Although your adult child is in an adult body, a “younger child” is inside her adult body. She may be in pain and grieving all she has lost. If you are dating, the child part may have strong, uncomfortable feelings about you dating.

Avoid expecting your adult child to adjust and accept your dating immediately. She will likely need time to adjust, just as a younger child would. You and her other parent have been a parental unit for her entire life, so it may be difficult to see you with someone new. All the years your family was together envelope your adult child's formative years and define her identify.

Twenty-year-old Samuel repeatedly told his mother, who was the one who filed for divorce, “It’s your life. Do whatever you want. You already have anyhow. Go ahead and be happy, as you say you deserve to be. And stop telling me I should be happy for you. I don’t want any part of your dating, and I don't want to hear about it. Just pretend I don’t exist, which you already do anyway. I'm done with you telling me I should be happy for you.

Such anger and withdrawal can arise from his frustration that it seems you have discarded him and your past family life together while he is still mourning the losses. Understand that he is grieving the loss of his intact family, the family home, and a place to bring his children one day and share the nest where he grew up.
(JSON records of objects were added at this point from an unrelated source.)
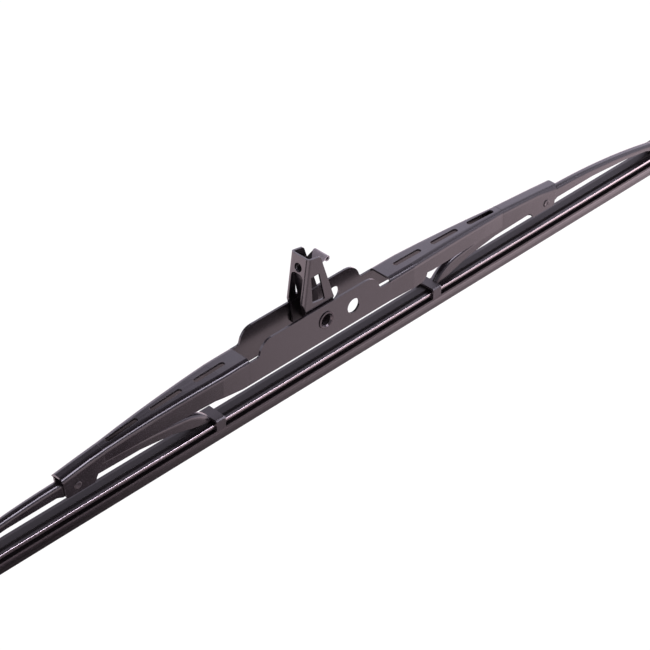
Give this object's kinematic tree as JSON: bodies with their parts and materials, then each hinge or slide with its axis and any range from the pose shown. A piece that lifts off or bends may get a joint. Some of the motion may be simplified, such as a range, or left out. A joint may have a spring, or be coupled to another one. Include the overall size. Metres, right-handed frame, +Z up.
{
  "type": "wiper blade",
  "caption": "Framed windscreen wiper blade: black steel bridge with a central window, fold-down arm clip, two rocking levers and a rubber element with steel rails.",
  "frame": {"origin": "middle of the bridge's empty pin hole", "axes": "+X along the blade, +Y across it along the pin hole, +Z up; the rubber lip points down"},
  "size_m": [0.432, 0.0128, 0.064],
  "materials": {
    "painted_steel": "satin",
    "rail_steel": "brushed",
    "rubber": "matte"
  },
  "bodies": {
    "bridge": {"bridge": "painted_steel", "clip_rivet": "rail_steel", "lever_rivet_left": "painted_steel", "lever_rivet_right": "painted_steel", "wiper_rubber": "rubber", "rail_near": "rail_steel", "rail_far": "rail_steel"},
    "lever_left": {"lever_left": "painted_steel"},
    "lever_right": {"lever_right": "painted_steel"},
    "arm_clip": {"arm_clip": "painted_steel", "clip_spring": "painted_steel"}
  },
  "joints": [
    {"name": "lever_left_pivot", "type": "hinge", "parent": "bridge", "child": "lever_left", "pos_m": [-0.1383, 0, -0.00965], "axis": [0, 1, 0], "range_deg": [-7.5, 7.5], "stiffness_Nm_per_rad": 0.5, "deforming": ["wiper_rubber", "rail_near", "rail_far"]},
    {"name": "lever_right_pivot", "type": "hinge", "parent": "bridge", "child": "lever_right", "pos_m": [0.1183, 0, -0.00965], "axis": [0, 1, 0], "range_deg": [-7.5, 7.5], "stiffness_Nm_per_rad": 0.5, "deforming": ["wiper_rubber", "rail_near", "rail_far"]},
    {"name": "clip_pivot", "type": "hinge", "parent": "bridge", "child": "arm_clip", "pos_m": [-0.015, 0, 0.001], "axis": [0, 1, 0], "range_deg": [-95, 95]}
  ]
}
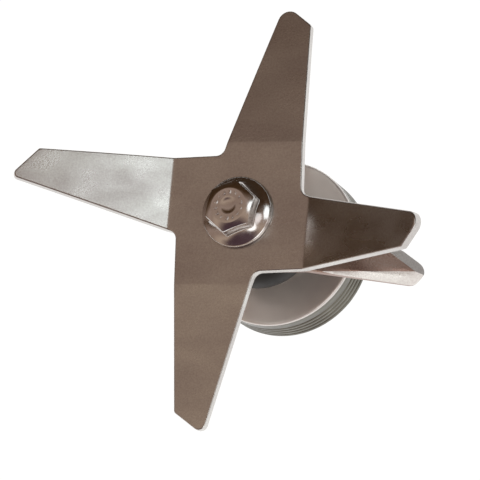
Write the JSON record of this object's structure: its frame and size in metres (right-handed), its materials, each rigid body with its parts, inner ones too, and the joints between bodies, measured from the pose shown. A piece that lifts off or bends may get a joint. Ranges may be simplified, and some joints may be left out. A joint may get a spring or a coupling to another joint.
{
  "type": "blender jar blade assembly",
  "caption": "Bent multi-arm upper blade over a bent lower blade on a splined shaft, turning in a round flanged bearing housing with seal, gasket and ring nut.",
  "frame": {"origin": "on the shaft's axis, in the plane of the housing's underside, which a jar's floor carries through the gasket", "axes": "+Z along the shaft from the drive end to the bolt head; +X along a raised arm of the upper blade"},
  "size_m": [0.0741, 0.0736, 0.059],
  "materials": {
    "blade_steel": "fine brushed, satin",
    "bolt_steel": "polished",
    "housing_steel": "turned, satin top and polished rim",
    "turned_steel": "turned",
    "bearing_steel": "ground and polished",
    "spring_steel": "oil-blackened",
    "cage_brass": "machined",
    "seal_rubber": "matt black nitrile",
    "gasket_rubber": "translucent white silicone",
    "nut_nylon": "moulded black nylon"
  },
  "bodies": {
    "housing": {"bearing_housing": "housing_steel", "housing_circlip": "spring_steel", "jar_gasket": "gasket_rubber", "lower_bearing_bottom_shield": "bearing_steel", "lower_bearing_outer_race": "bearing_steel", "lower_bearing_top_shield": "bearing_steel", "outer_spacer_ring": "turned_steel", "ring_nut": "nut_nylon", "seal_garter_spring": "spring_steel", "shaft_seal": "seal_rubber", "upper_bearing_bottom_shield": "bearing_steel", "upper_bearing_outer_race": "bearing_steel", "upper_bearing_top_shield": "bearing_steel", "wave_washer": "spring_steel"},
    "rotor": {"blade_bolt": "bolt_steel", "drive_shaft": "turned_steel", "inner_spacer_sleeve": "turned_steel", "lower_bearing_inner_race": "bearing_steel", "lower_blade": "blade_steel", "lower_blade_spacer": "turned_steel", "shaft_circlip": "spring_steel", "slinger_cap": "seal_rubber", "slinger_washer": "turned_steel", "upper_bearing_inner_race": "bearing_steel", "upper_blade": "blade_steel", "upper_blade_spacer": "turned_steel"},
    "upper_balls": {"upper_bearing_ball_1": "bearing_steel", "upper_bearing_ball_2": "bearing_steel", "upper_bearing_ball_3": "bearing_steel", "upper_bearing_ball_4": "bearing_steel", "upper_bearing_ball_5": "bearing_steel", "upper_bearing_ball_6": "bearing_steel", "upper_bearing_ball_7": "bearing_steel", "upper_bearing_cage": "cage_brass"},
    "lower_balls": {"lower_bearing_ball_1": "bearing_steel", "lower_bearing_ball_2": "bearing_steel", "lower_bearing_ball_3": "bearing_steel", "lower_bearing_ball_4": "bearing_steel", "lower_bearing_ball_5": "bearing_steel", "lower_bearing_ball_6": "bearing_steel", "lower_bearing_ball_7": "bearing_steel", "lower_bearing_cage": "cage_brass"}
  },
  "joints": [
    {"name": "rotor_spin", "type": "hinge", "parent": "housing", "child": "rotor", "pos_m": [0, 0, 0], "axis": [0, 0, 1], "continuous": true},
    {"name": "upper_balls_orbit", "type": "hinge", "parent": "housing", "child": "upper_balls", "pos_m": [0, 0, -0.0003], "axis": [0, 0, 1], "continuous": true},
    {"name": "lower_balls_orbit", "type": "hinge", "parent": "housing", "child": "lower_balls", "pos_m": [0, 0, -0.0065], "axis": [0, 0, 1], "continuous": true}
  ],
  "couplings": [
    {"joint": "upper_balls_orbit", "follows": "rotor_spin", "ratio": 0.4167},
    {"joint": "lower_balls_orbit", "follows": "rotor_spin", "ratio": 0.4167}
  ]
}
Eliminate shoulds: “You should be happy for me…You shouldn’t be sad. You shouldn’t be angry.” Feelings simply are. Your adult children may not be as happy as you are about your new life. You are focusing your energy on moving away from your past life with your adult child's other parent and toward your future. Your adult child is looking backward at what she is losing from her past and what will always be her past, not her future.